Across an 18-month period, from Jan 2017 to June 2018, jobs in the food and drink sector grew by 5.6 percent.
Trump won the 2016 U.S. presidential election by promising a return to America’s industrial heyday by turning around aging coal and steel plants and resurrecting a waning economy, but it looks like another sector is thriving during his presidency. It transpires that Trump’s biggest claim to fame has been the steady growth of the service industry. Across an 18-month period, from Jan 2017 to June 2018, jobs in the food and drink sector grew by 5.6 percent—that’s just over twice the rate manufacturing has seen over the same length of time. The steady rise has little to do with the current administration; the same incline happened over the past two presidencies because people’s tendencies towards eating out have got far more to do with restaurant habits than it has to do with newly implemented tariffs or policies.
But none of that news made the president’s Twitter feed. Instead, yesterday, Trump tweeted that for the first time in a century the rate of GDP is now higher than unemployment. Journalist and media outlets immediately jumped on the assertion, and quickly revealed that the benchmark of GDP passing unemployment had been passed many times since it was first breeched in 1948. Bloomberg, one of the many media outlets that were quick to prove the president wrong asked chairman of the White House Council of Economic Advisers, Kevin Hassett, at a briefing to shed light on where the boastful yet incorrect figures may have come from: “Hassett said he suspected someone “added a 0” to the fact as it was “conveyed” to the president.”
Back in April Trump also claimed that he had created 3 million jobs since being in office, but when CNBC looked at the numbers again, it transpires that job growth has actually slowed down since the president came to power. Today, CNN revealed that Trump’s ratings had dipped six points—now standing at 36 percent.

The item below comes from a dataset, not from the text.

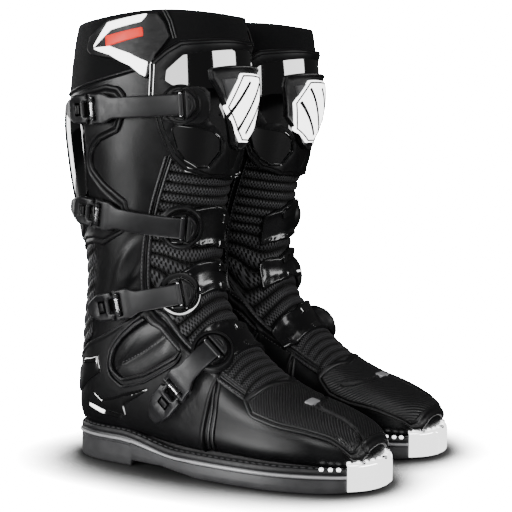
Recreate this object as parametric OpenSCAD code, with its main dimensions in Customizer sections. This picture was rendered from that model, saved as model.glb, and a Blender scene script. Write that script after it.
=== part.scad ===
// A pair of motocross boots: two mirrored boots that stand side by side.
// Millimetres. +Z is up, the toes point to -Y, the wearer's right boot is at -X.
// The origin is on the ground, at the middle of the pair.
// Every boot is drawn once, as the right boot, in its own frame: x is 0 on the boot's centre plane and
// -x is its outer (lateral) side. The left boot is its mirror image.

/* [Pair] */
// Distance between the centre planes of the two boots
boot_spacing = 136; // [134:1:220]
// Thickness of the leather and lining of the shaft and the foot
wall = 4.5; // [3:0.5:6]
// Thickness of the moulded plates that lie on the leather
plate_t = 3.4; // [2.5:0.1:4]

/* [Sole] */
// Height of the grey sole at the ball of the foot
sole_h = 16.5; // [14:0.5:20]
// How much higher the sole is at the heel
heel_rise = 10.5; // [6:0.5:14]
// Thickness of the stitched welt and of the footbed inside it
welt_t = 5; // [4:0.5:7]
// Height of the gap under the arch, in front of the heel block
arch_gap = 5; // [2:0.5:7]

/* [Closures] */
// Width of the straps
strap_w = 19; // [16:0.5:20]
// Thickness of the straps
strap_t = 3; // [2:0.25:3.5]
// Radius of the round boss that each strap is hinged in
boss_r = 14; // [13.5:0.5:16]
// Radius of the hinge pins
pin_r = 1.5; // [1:0.1:1.8]
// Radial clearance of the hinge pins in their bores
pin_gap = 0.05; // [0.02:0.01:0.1]
// Width of the levers
lever_w = 27; // [25:0.5:29]

/* [Hidden] */
SIDES = ["right", "left"];
PIECES = ["outsole", "welt", "footbed", "shank", "toe_guard", "toe_screws", "vamp", "toe_cover",
    "heel_cup", "instep_plate", "foot_latch", "shaft_leather", "front_gaiter", "ankle_gaiter",
    "shin_plate", "shin_badge", "collar", "collar_panel", "calf_guard", "upper_plate", "lower_plate",
    "shaft_latches", "strap_1", "strap_2", "strap_3", "strap_4",
    "lever_1", "lever_2", "lever_3", "lever_4"];

RUBBER = "dimgray";
STEEL = "silver";
LEATHER = [0.14, 0.14, 0.15];
MOULDING = [0.2, 0.2, 0.21];
GLOSS = [0.08, 0.08, 0.09];
MESH = [0.26, 0.26, 0.3];
WHITE = "white";

// Moves the pair along Y so that its box is centred on the origin
middle_y = -1.1;

// ---------- The last: the shape of the outside of the leather ----------
// Sections fan from the toe (first row) round the ankle to the top of the shaft (last row).
// Each row: front or top point y, z; back or bottom point y, z; half width on the outer side and on
// the inner side; roundness of the front half and of the back half (2 is an ellipse, more is squarer).
LAST = [
    [-151.5, 31, -151.5, 21, 12, 12, 2.2, 2.6],
    [-147,  42, -147,  19, 26, 26, 2.3, 3.0],
    [-134,  52, -133,  18, 38, 37, 2.4, 3.4],
    [-109,  62, -107,  18, 48, 44, 2.5, 3.6],
    [ -78,  72,  -72,  18, 53, 46, 2.5, 3.6],
    [ -47,  90,  -35,  18, 52, 44, 2.4, 3.6],
    [ -18, 118,   10,  19, 49, 42, 2.4, 3.4],
    [   3, 150,   60,  22, 45, 41, 2.3, 3.2],
    [   9, 184,  112,  24, 42, 41, 2.3, 2.8],
    [   8, 204,  146,  32, 42, 41, 2.2, 2.4],
    [   7, 222,  149,  66, 43, 42, 2.2, 2.2],
    [   2, 250,  146, 115, 46, 45, 2.1, 2.1],
    [  -6, 281,  140, 165, 50, 49, 2.1, 2.1],
    [ -13, 312,  144, 214, 54, 53, 2.1, 2.1],
    [ -18, 340,  154, 268, 59, 57, 2.1, 2.1],
    [ -18, 367,  158, 325, 61, 59, 2.1, 2.1],
    [ -14, 404,  146, 400, 60, 58, 2.1, 2.1]];
last_station = len(LAST) - 1;

function unit(v) = v / norm(v);
function mix(a, b, t) = a + (b - a) * t;
function smooth(t) = let (c = min(max(t, 0), 1)) c * c * (3 - 2 * c);
// A smooth curve through a, b, c, d between b and c
function curve(a, b, c, d, t) =
    (2 * b + (c - a) * t + (2 * a - 5 * b + 4 * c - d) * t * t + (3 * b - a - 3 * c + d) * t * t * t) / 2;
// The section at any station between 0 (toe) and last_station (top)
function section(s) =
    let (i = min(max(floor(s), 0), last_station - 1))
    curve(LAST[max(i - 1, 0)], LAST[i], LAST[i + 1], LAST[min(i + 2, last_station)], s - i);
// A point of the leather: angle 0 is the front or top, 90 the outer side, 180 the back or sole
function leather(s, a) =
    let (q = section(s), c = cos(a), k = sin(a), n = c >= 0 ? q[6] : q[7],
        r = pow(pow(abs(c), n) + pow(abs(k), n), -1 / n),
        w = k >= 0 ? q[4] : q[5],
        m = (1 + c * r) / 2)
    [-w * k * r, mix(q[2], q[0], m), mix(q[3], q[1], m)];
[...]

The polls paint a winder picture of Trump supporters becoming increasingly despondent with the president’s leadership. When considering the results of other recent approval ratings, the decrease is noticeable across the broad. Fluctuating between one and six points, the overall picture doesn’t look good for the current administration. On average, average, Trump’s approval rating is about 38 percent across eight recent polls. Taking into account variants like sampling errors, CNN said the prognosis looked weary for the midterms: “CNN polling has regularly found that more than 80 percent of voters who approve of Trump are voting for Republican House candidates compared with more than 80 percent of voters who disapprove of Trump voting for Democratic House candidates.”